Le symbole de la résistance anglaise


Le 3 septembre 1939, trois jours après l’invasion de la Pologne, le Royaume-Uni et la France déclarent la guerre à l’Allemagne. Les prédictions de Churchill prennent forme. Chamberlain le nomme alors nomme premier lord de l’Amirauté dès le 5 septembre. Dans les mois qui suivent, il met sur pied un plan d’attaque en Norvège en coopération avec la France. Lancé début avril 1940, le débarquement est un désastre, notamment la bataille de Narvik.

L’événement rappelle cruellement la bataille des Dardanelles. Cependant, incarnant de plus en plus la lutte contre le nazisme, Churchill ne perd pas sa popularité. Au contraire, Chamberlain endosse la responsabilité de l’échec et lui laisse sa place le 10 mai 1940. A 66 ans, Churchill parvient pour la première fois au sommet du pouvoir, et il y demeurera jusqu’à la fin du conflit. Son intransigeance, ses discours incisifs contre l’ennemi galvanisent toute une nation et font de lui le symbole de la résistance anglaise au nazisme. Considérant son pays comme le dernier rempart à la barbarie, il motive ses troupes pour la bataille d’Angleterre et fait de la victoire une nécessité non négociable : « Il vaut mieux que le dernier Anglais périsse les armes à la main et que le mot "fin" soit écrit au bas du dernier chapitre de notre histoire plutôt que de continuer à végéter comme des vassaux ou des esclaves » lance-t-il à Paul Reynaud et au maréchal Pétain qui s’apprêtent à capituler. Adepte depuis toujours d’une coopération avec la France, il n’hésite cependant pas à faire couler la flotte de cette dernière à Mers-el-Kébir pour éviter qu’elle ne tombe aux mains de l’Axe. De même, fervent anti-communiste, il n’hésite pas à tendre la main à Staline lorsque l’URSS est attaquée par l’Allemagne le 22 juin 1941.

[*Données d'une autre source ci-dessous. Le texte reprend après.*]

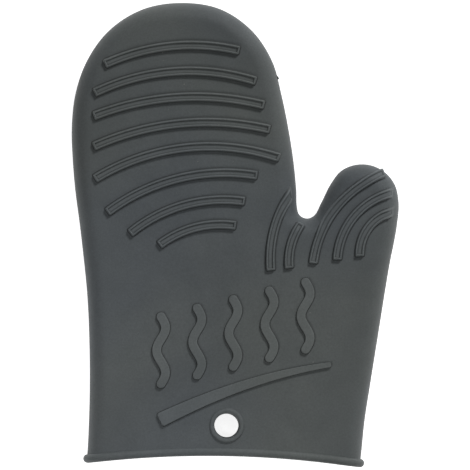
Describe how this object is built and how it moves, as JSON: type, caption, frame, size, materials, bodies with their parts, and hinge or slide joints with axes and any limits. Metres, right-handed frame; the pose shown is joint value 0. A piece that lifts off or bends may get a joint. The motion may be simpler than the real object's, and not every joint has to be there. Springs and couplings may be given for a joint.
{
  "type": "oven mitt",
  "caption": "Moulded silicone oven mitt with a thumb, raised curved grip ribs on both sides, a rolled rim at the open cuff and a hanging hole.",
  "frame": {"origin": "under the middle of the mitt's outline, on the surface it lies on, back down", "axes": "+X to the thumb side, +Y to the fingertips, +Z out of the palm side"},
  "size_m": [0.1899, 0.2703, 0.0308],
  "materials": {
    "silicone": "matte",
    "silicone_relief": "matte"
  },
  "bodies": {
    "palm": {"cuff_front": "silicone", "cuff_back": "silicone", "palm_front": "silicone", "palm_back": "silicone", "palm_wall_outer": "silicone", "palm_wall_thumb_side": "silicone", "crotch_wall": "silicone", "cuff_bead": "silicone_relief", "eyelet_front": "silicone_relief", "eyelet_back": "silicone_relief", "palm_waves": "silicone_relief", "palm_bar": "silicone_relief", "knuckle_front": "silicone", "knuckle_back": "silicone", "knuckle_wall_outer": "silicone", "knuckle_wall_inner": "silicone", "web_front": "silicone", "web_back": "silicone", "web_wall_outer": "silicone", "web_wall_inner": "silicone", "grip_rib_5": "silicone_relief", "grip_rib_6": "silicone_relief", "grip_rib_7": "silicone_relief", "grip_rib_8": "silicone_relief", "back_rib_5": "silicone_relief", "back_rib_6": "silicone_relief", "back_rib_7": "silicone_relief", "back_rib_8": "silicone_relief", "thumb_rib_1": "silicone_relief", "thumb_rib_2": "silicone_relief", "thumb_rib_3": "silicone_relief", "thumb_rib_4": "silicone_relief", "thumb_rib_5": "silicone_relief", "back_thumb_rib_1": "silicone_relief", "back_thumb_rib_2": "silicone_relief", "back_thumb_rib_3": "silicone_relief", "back_thumb_rib_4": "silicone_relief", "back_thumb_rib_5": "silicone_relief"},
    "fingers": {"finger_front": "silicone", "finger_back": "silicone", "finger_wall": "silicone", "grip_rib_1": "silicone_relief", "grip_rib_2": "silicone_relief", "grip_rib_3": "silicone_relief", "grip_rib_4": "silicone_relief", "back_rib_1": "silicone_relief", "back_rib_2": "silicone_relief", "back_rib_3": "silicone_relief", "back_rib_4": "silicone_relief"},
    "thumb": {"thumb_front": "silicone", "thumb_back": "silicone", "thumb_wall": "silicone", "thumb_tip_rib_3": "silicone_relief", "thumb_tip_rib_4": "silicone_relief", "thumb_tip_rib_5": "silicone_relief", "back_thumb_tip_rib_3": "silicone_relief", "back_thumb_tip_rib_4": "silicone_relief", "back_thumb_tip_rib_5": "silicone_relief"}
  },
  "joints": [
    {"name": "finger_fold", "type": "hinge", "parent": "palm", "child": "fingers", "pos_m": [-0.029, 0.0345, 0.0154], "axis": [0.9903, 0.1392, 0], "range_deg": [0, 70], "stiffness_Nm_per_rad": 0.3, "deforming": ["knuckle_front", "knuckle_back", "knuckle_wall_outer", "knuckle_wall_inner", "grip_rib_5", "grip_rib_6", "back_rib_5", "back_rib_6"]},
    {"name": "thumb_fold", "type": "hinge", "parent": "palm", "child": "thumb", "pos_m": [0.04907, 0.02247, 0.0154], "axis": [0.7071, -0.7071, 0], "range_deg": [0, 55], "stiffness_Nm_per_rad": 0.2, "deforming": ["web_front", "web_back", "web_wall_outer", "web_wall_inner", "thumb_rib_3", "thumb_rib_4", "thumb_rib_5", "back_thumb_rib_3", "back_thumb_rib_4", "back_thumb_rib_5"]}
  ]
}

Toute sa politique n’est orientée que vers un seul objectif : résister au nazisme et battre Hitler. Depuis Guillaume le Conquérant, aucune armée n’est parvenue à poser un pied sur l’île, pas même celle de Napoléon. Alors Churchill lance : "Nous attendons l’invasion promise de longue date. Les poissons aussi." Il fait de l’Angleterre le lieu et le symbole de la lutte contre le nazisme, accueillant les résistants des pays occupés, dont de Gaulle. Enfin, c’est bien de l’Angleterre que sera lancée l'opération Overlord.

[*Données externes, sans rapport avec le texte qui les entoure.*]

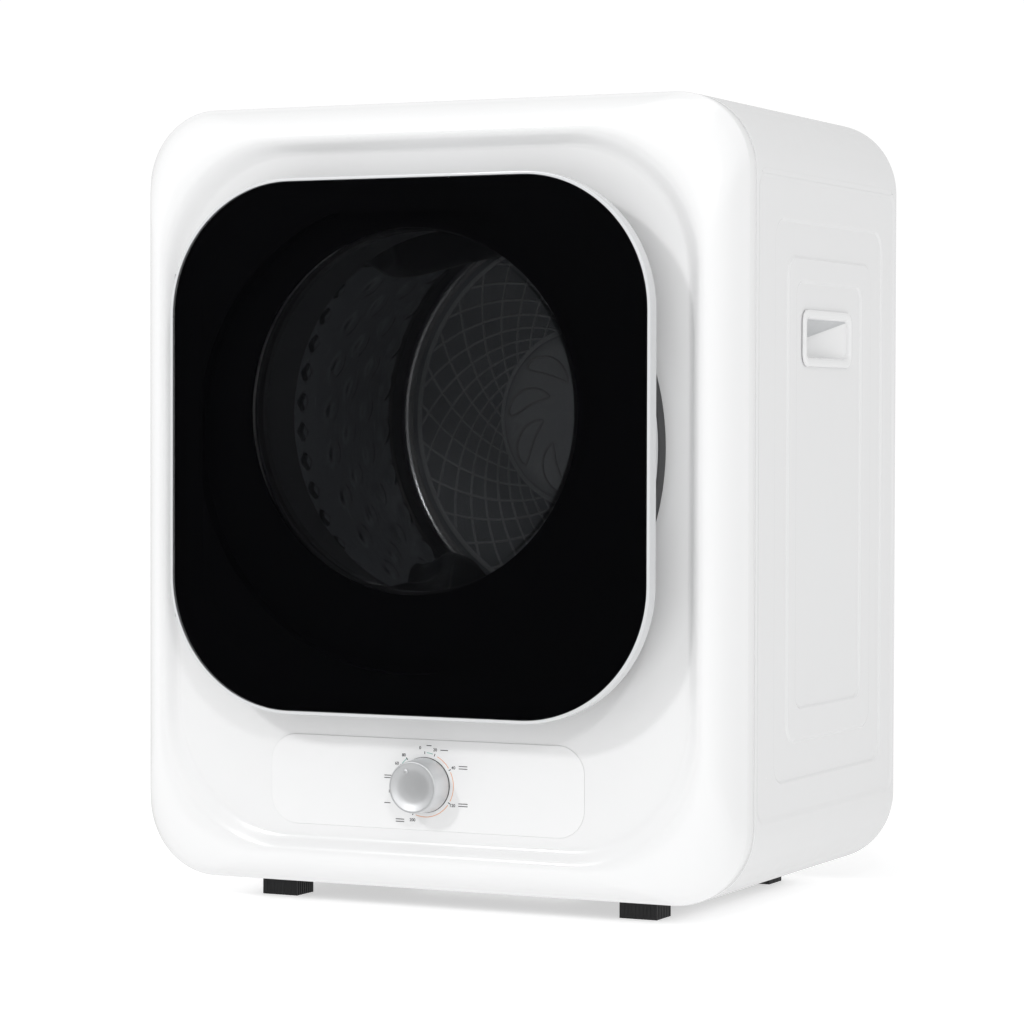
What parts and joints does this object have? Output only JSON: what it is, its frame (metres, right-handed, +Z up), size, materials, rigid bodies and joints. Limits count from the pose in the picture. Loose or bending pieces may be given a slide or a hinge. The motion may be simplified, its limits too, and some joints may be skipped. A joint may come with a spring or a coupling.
{
  "type": "clothes dryer",
  "caption": "Compact front-loading vented tumble dryer with a smoked hinged door, belt-driven drum, blower, heater, timer knob, side grips and rear exhaust collar.",
  "frame": {"origin": "middle of the object's box, at the bottom faces of the feet", "axes": "+Z up, +Y to the rear (the door faces -Y), +X to the right seen from the front"},
  "size_m": [0.4966, 0.41, 0.6],
  "materials": {
    "cabinet_white": "satin white enamel on steel sheet",
    "front_white": "glossy white moulding",
    "overlay_white": "satin white overlay with printed dial",
    "tray_black": "black painted steel tray",
    "zinc_sheet": "zinc-coated steel sheet",
    "mouth_grey": "pale grey heat-proof moulding",
    "felt": "grey wool felt",
    "nylon": "natural nylon",
    "gasket_rubber": "dark grey soft rubber",
    "steel": "bright machined steel",
    "motor_steel": "dull pressed steel",
    "belt_rubber": "black ribbed belt",
    "heater_aluminium": "finned heating block",
    "black_plastic": "black moulded plastic",
    "handle_white": "white moulded plastic",
    "foot_rubber": "black ribbed rubber",
    "capacitor_white": "white plastic can",
    "smoked_cover": "smoked glossy cover",
    "rim_silver": "silver-white moulded rim",
    "frame_black": "glossy black moulding",
    "ring_grey": "pale grey moulding",
    "window_clear": "clear bowl",
    "knob_silver": "satin silver",
    "drum_steel": "embossed stainless steel",
    "grille_grey": "grey moulded plastic",
    "lifter_dark": "dark grey moulded plastic",
    "filter_grey": "grey plastic with fine mesh",
    "blower_plastic": "white moulded plastic"
  },
  "bodies": {
    "root": {"cabinet_shell": "cabinet_white", "front_panel": "front_white", "control_overlay": "overlay_white", "base_plate": "tray_black", "rear_panel": "zinc_sheet", "rear_cover": "zinc_sheet", "exhaust_collar": "zinc_sheet", "front_bulkhead": "zinc_sheet", "drum_mouth": "mouth_grey", "drum_felts": "felt", "glide_pads": "nylon", "door_gasket": "gasket_rubber", "rear_bulkhead": "zinc_sheet", "drum_axle": "steel", "axle_bracket": "steel", "blower_housing": "zinc_sheet", "motor_housing": "motor_steel", "motor_cradle": "steel", "drum_belt": "belt_rubber", "blower_belt": "belt_rubber", "heater_box": "zinc_sheet", "heater_element": "heater_aluminium", "thermostats": "black_plastic", "timer_unit": "nylon", "door_catch": "nylon", "idler_spring": "steel", "hinge_bracket": "steel", "hinge_pins": "steel", "handle_left": "handle_white", "handle_right": "handle_white", "feet": "foot_rubber", "cord_gland": "black_plastic", "terminal_block": "nylon", "motor_capacitor": "capacitor_white", "cabinet_screws": "steel"},
    "door": {"door_cover": "smoked_cover", "door_rim": "rim_silver", "door_inner_frame": "frame_black", "door_ring": "ring_grey", "door_window": "window_clear", "window_ring": "rim_silver", "latch_hook": "nylon", "hinge_leaf": "steel"},
    "knob": {"timer_knob": "knob_silver", "timer_shaft": "steel"},
    "plunger": {"switch_plunger": "nylon"},
    "drum": {"drum_wall": "drum_steel", "drum_front": "drum_steel", "drum_back_wall": "drum_steel", "drum_hub": "grille_grey", "drum_lifters": "lifter_dark"},
    "filter": {"lint_filter": "filter_grey"},
    "rotor": {"motor_rotor": "motor_steel", "motor_pulley": "steel"},
    "blower": {"blower_wheel": "blower_plastic", "blower_pulley": "blower_plastic"},
    "idler_arm": {"idler_arm": "steel"},
    "idler_wheel": {"idler_wheel": "nylon"}
  },
  "joints": [
    {"name": "door_hinge", "type": "hinge", "parent": "root", "child": "door", "pos_m": [-0.197, -0.186, 0.345], "axis": [0, 0, -1], "range_deg": [0, 110]},
    {"name": "knob_turn", "type": "hinge", "parent": "root", "child": "knob", "pos_m": [0, -0.18, 0.096], "axis": [0, 1, 0], "continuous": true},
    {"name": "switch_press", "type": "slide", "parent": "root", "child": "plunger", "axis": [0, 1, 0], "range_m": [0, 0.003], "stiffness_N_per_m": 400, "springref_m": -0.002},
    {"name": "drum_spin", "type": "hinge", "parent": "root", "child": "drum", "pos_m": [0, 0, 0.367], "axis": [0, 1, 0], "continuous": true},
    {"name": "filter_pull", "type": "slide", "parent": "drum", "child": "filter", "axis": [0, -1, 0], "range_m": [0, 0.06]},
    {"name": "rotor_spin", "type": "hinge", "parent": "root", "child": "rotor", "pos_m": [-0.13, 0, 0.095], "axis": [0, 1, 0], "continuous": true},
    {"name": "blower_spin", "type": "hinge", "parent": "root", "child": "blower", "pos_m": [0, 0.15, 0.367], "axis": [0, 1, 0], "continuous": true},
    {"name": "idler_swing", "type": "hinge", "parent": "root", "child": "idler_arm", "pos_m": [-0.076, -0.03, 0.052], "axis": [0, 1, 0], "range_deg": [0, 12], "stiffness_Nm_per_rad": 2, "springref_deg": -11.46},
    {"name": "idler_spin", "type": "hinge", "parent": "idler_arm", "child": "idler_wheel", "pos_m": [-0.05329, -0.038, 0.11464], "axis": [0, 1, 0], "continuous": true}
  ],
  "couplings": [
    {"joint": "rotor_spin", "follows": "drum_spin", "ratio": 16.243},
    {"joint": "blower_spin", "follows": "drum_spin", "ratio": 9.2753},
    {"joint": "idler_spin", "follows": "drum_spin", "ratio": -12.021}
  ]
}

Travaillant avec Roosevelt et Staline, accusé même plus tard d’avoir entériner le partage de l’Europe avec ce dernier, Churchill souhaite que son pays reste puissant. Il travaille aussi à la reconnaissance de la France Libre, bien que ses relations avec de Gaulle soient particulièrement agitées.

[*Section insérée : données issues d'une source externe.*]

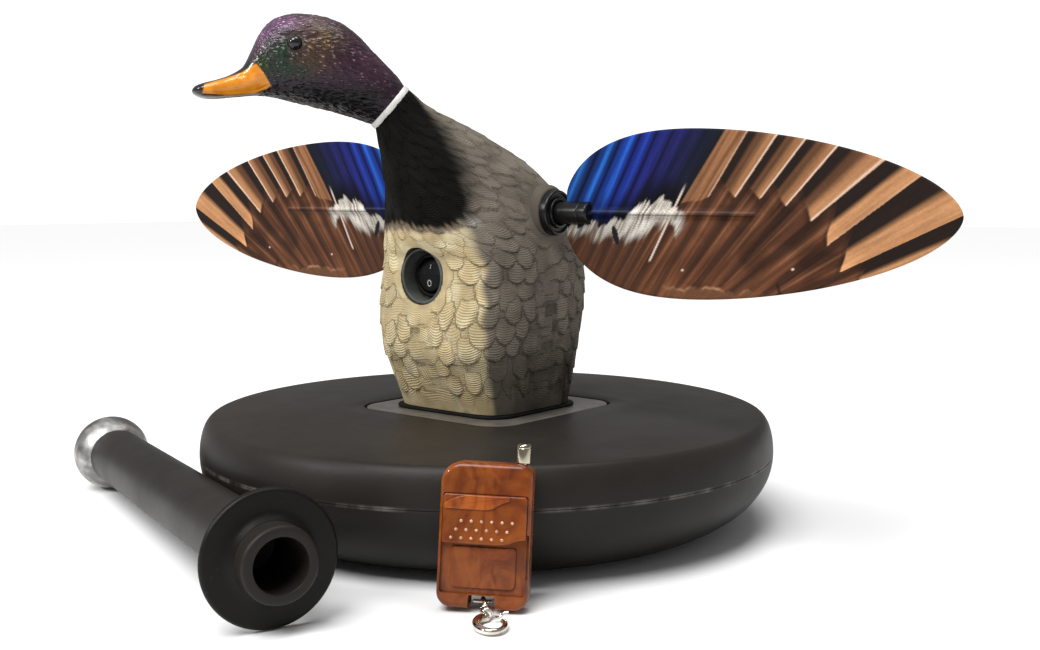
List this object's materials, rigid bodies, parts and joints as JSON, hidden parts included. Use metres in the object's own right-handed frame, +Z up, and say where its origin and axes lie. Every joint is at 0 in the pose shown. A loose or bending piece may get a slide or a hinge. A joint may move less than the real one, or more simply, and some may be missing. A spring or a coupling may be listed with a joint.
{
  "type": "spinning wing duck decoy",
  "caption": "Motorised spinning-wing duck decoy on a round float, with a lift-off body, a breast switch, a flanged keel tube with a ball weight and a radio remote with a clasp",
  "frame": {"origin": "on the ground under the middle of the whole set's box, 35.6 mm in front of the float's middle", "axes": "+Z up, -Y the way the breast faces, +X along the wing shaft to the duck's left wing"},
  "size_m": [0.5036, 0.3712, 0.2561],
  "materials": {
    "float_plastic": "satin charcoal moulding with a leathery grain",
    "deck_plastic": "light warm grey plate",
    "body_paint": "matt painted moulding: beige breast, grey-brown sides, black neck",
    "head_paint": "glossy iridescent green and purple paint with an orange bill",
    "white_paint": "white band",
    "eye_glass": "glossy black",
    "black_plastic": "satin black",
    "black_rubber": "matt black",
    "wing_print": "thin sheet printed with feathers on both faces",
    "steel": "bright steel",
    "brass": "turned brass",
    "zinc": "mottled cast light metal",
    "chrome": "polished plating",
    "wood_finish": "glossy burl-wood pattern on plastic",
    "circuit": "green board",
    "grey_plastic": "dark grey moulding",
    "cell_wrap": "cell sleeve",
    "red_rubber": "soft red"
  },
  "bodies": {
    "float": {"float_upper_shell": "float_plastic", "float_lower_shell": "float_plastic", "keel_socket": "black_plastic", "deck_plate": "deck_plastic"},
    "decoy": {"body_shell": "body_paint", "body_gasket": "black_rubber", "neck_ring": "white_paint", "head": "head_paint", "eye_left": "eye_glass", "eye_right": "eye_glass", "base_plate": "black_plastic", "mount_peg": "black_plastic", "battery_box": "black_plastic", "cell_1": "cell_wrap", "cell_2": "cell_wrap", "cell_3": "cell_wrap", "cell_4": "cell_wrap", "receiver_board": "circuit", "receiver_relay": "black_plastic", "receiver_aerial": "black_rubber", "frame_post_left": "steel", "frame_post_right": "steel", "motor_cradle": "black_plastic", "motor_can": "steel", "motor_end_cap": "red_rubber", "gearbox_housing": "grey_plastic", "motor_strap": "steel", "motor_lead": "red_rubber", "shaft_bezel_left": "black_plastic", "shaft_bezel_right": "black_plastic", "shaft_bearing_left": "brass", "shaft_bearing_right": "brass", "switch_cup": "grey_plastic", "switch_body": "black_plastic"},
    "drive": {"drive_shaft": "steel", "wing_hub_left": "black_plastic", "wing_hub_right": "black_plastic"},
    "wing_left": {"wing_blade_left": "wing_print", "wing_rod_left": "steel"},
    "wing_right": {"wing_blade_right": "wing_print", "wing_rod_right": "steel"},
    "rocker": {"switch_rocker": "black_plastic"},
    "keel": {"keel_tube": "float_plastic", "keel_flange": "float_plastic", "keel_weight": "zinc"},
    "remote": {"remote_back_case": "wood_finish", "remote_front_case": "wood_finish", "remote_board": "circuit", "remote_cell": "steel", "key_post": "chrome"},
    "cover": {"remote_slide_cover": "wood_finish"},
    "button_1": {"remote_button_1": "red_rubber"},
    "button_2": {"remote_button_2": "red_rubber"},
    "button_3": {"remote_button_3": "red_rubber"},
    "button_4": {"remote_button_4": "red_rubber"},
    "antenna": {"remote_antenna": "chrome"},
    "link": {"clasp_link": "chrome"},
    "swivel": {"clasp_barrel": "chrome", "clasp_claw": "chrome"},
    "gate": {"clasp_gate": "chrome"}
  },
  "joints": [
    {"name": "decoy_lift", "type": "slide", "parent": "float", "child": "decoy", "axis": [0, 0, 1], "range_m": [0, 0.08]},
    {"name": "wing_spin", "type": "hinge", "parent": "decoy", "child": "drive", "pos_m": [0, 0.0356, 0.1603], "axis": [1, 0, 0], "continuous": true},
    {"name": "wing_left_pull", "type": "slide", "parent": "drive", "child": "wing_left", "axis": [1, 0, 0], "range_m": [0, 0.02]},
    {"name": "wing_right_pull", "type": "slide", "parent": "drive", "child": "wing_right", "axis": [-1, 0, 0], "range_m": [0, 0.02]},
    {"name": "switch_press", "type": "hinge", "parent": "decoy", "child": "rocker", "pos_m": [0, -0.0058, 0.129], "axis": [1, 0, 0], "range_deg": [0, 14]},
    {"name": "keel_lift", "type": "slide", "parent": "float", "child": "keel", "axis": [-0.2451, -0.6632, 0.7072], "range_m": [0, 0.08]},
    {"name": "remote_lift", "type": "slide", "parent": "float", "child": "remote", "axis": [0.3779, -0.5979, 0.7069], "range_m": [0, 0.08]},
    {"name": "cover_slide", "type": "slide", "parent": "remote", "child": "cover", "axis": [0.0507, -0.1325, -0.9899], "range_m": [0, 0.017]},
    {"name": "button_1_press", "type": "slide", "parent": "remote", "child": "button_1", "axis": [-0.5291, 0.837, -0.1392], "range_m": [0, 0.0006], "stiffness_N_per_m": 200},
    {"name": "button_2_press", "type": "slide", "parent": "remote", "child": "button_2", "axis": [-0.5291, 0.837, -0.1392], "range_m": [0, 0.0006], "stiffness_N_per_m": 200},
    {"name": "button_3_press", "type": "slide", "parent": "remote", "child": "button_3", "axis": [-0.5291, 0.837, -0.1392], "range_m": [0, 0.0006], "stiffness_N_per_m": 200},
    {"name": "button_4_press", "type": "slide", "parent": "remote", "child": "button_4", "axis": [-0.5291, 0.837, -0.1392], "range_m": [0, 0.0006], "stiffness_N_per_m": 200},
    {"name": "antenna_pull", "type": "slide", "parent": "remote", "child": "antenna", "axis": [-0.0507, 0.1325, 0.9899], "range_m": [0, 0.03]},
    {"name": "link_swing", "type": "hinge", "parent": "remote", "child": "link", "pos_m": [0.10515, -0.0889, 0.00351], "axis": [-0.847, -0.5309, 0.0276], "range_deg": [0, 12]},
    {"name": "swivel_turn", "type": "hinge", "parent": "link", "child": "swivel", "pos_m": [0.1133, -0.09599, 0.0028], "axis": [0.7547, -0.6561, 0], "range_deg": [-90, 90]},
    {"name": "gate_open", "type": "hinge", "parent": "swivel", "child": "gate", "pos_m": [0.11818, -0.09678, 0.0018], "axis": [0, 0, -1], "range_deg": [0, 12], "stiffness_Nm_per_rad": 0.001}
  ]
}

Winston Churchill fut l’homme de la guerre, à peine cette dernière est-elle terminée que ses concitoyens l’écartent du pouvoir. Il cède le pouvoir au travailliste Attlee lors de la conférence de Postdam. Dans l’opposition pendant cinq ans, il s’insurge contre l’indépendance accordée à l’Inde en 1947 qui va à l’encontre de son attachement à l’Empire et à l’Angleterre victorienne. A nouveau Premier ministre de 1951 à 1955, il gouverne le pays sans heurts ni éclats. Il prend sa retraite en avril 1955, poursuivant la rédaction d’ouvrages historiques qui lui ont valu en 1953 le prix Nobel de Littérature. Il se consacre également à la peinture. Il s’éteint le 24 janvier 1965 à Londres, à l’âge de quatre-vingt-dix ans. Ni le cigare qu’il arborait constamment, ni l’alcool qu’il consommait régulièrement n’auront eu raison de lui.